What befell Kai Peters is emblematic of the left’s modus operandi: create political narratives to appeal to the masses, shame the doubtful into silence, and ruthlessly repress viewpoint diversity. This is precisely why equality advocates often struggle to find victims and plaintiffs who are willing to take a public stand for the principle of equal protection. The inflammatory rhetoric alone makes potential participation of individuals affected by race-based policies cost-prohibitive. Perpetuators of “racism yesterday, racism today, racism forever” are banking on their gambit of suppression. They want to make Kai an example to scare others: Look what happens to the one who speaks up, and we can do the same to you.
To accommodate their race-centric worldview, journalists readily forego ethics and integrity. “It is critical for journalists to report the words of interviewees accurately. It is therefore unacceptable for reporters to mischaracterize the words and views of an interviewee, especially when they are given written quotations that explicitly state the views of the interviewee,” commented Lance Izumi, senior director of education studies at the Pacific Research Institute. Izumi added, “The importance of accuracy is especially important when the interviewee is a young person who is more vulnerable and is in an unfavorable position in any power dynamic.”

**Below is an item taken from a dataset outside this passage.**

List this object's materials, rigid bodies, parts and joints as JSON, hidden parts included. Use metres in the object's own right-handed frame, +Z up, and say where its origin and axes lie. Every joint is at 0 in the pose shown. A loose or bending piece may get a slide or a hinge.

In the face of snowballing rhetoric that distorts facts and defames opponents with incendiary labels, standing firm in the truth that we are doing the right thing can set one free. The truth is a principle that transcends personal interests and crude categorizations; reducing individuals into cartoonish identity representatives is worth defending, even at the cost of media spins. At the end of the day, fake media must live up to its namesake.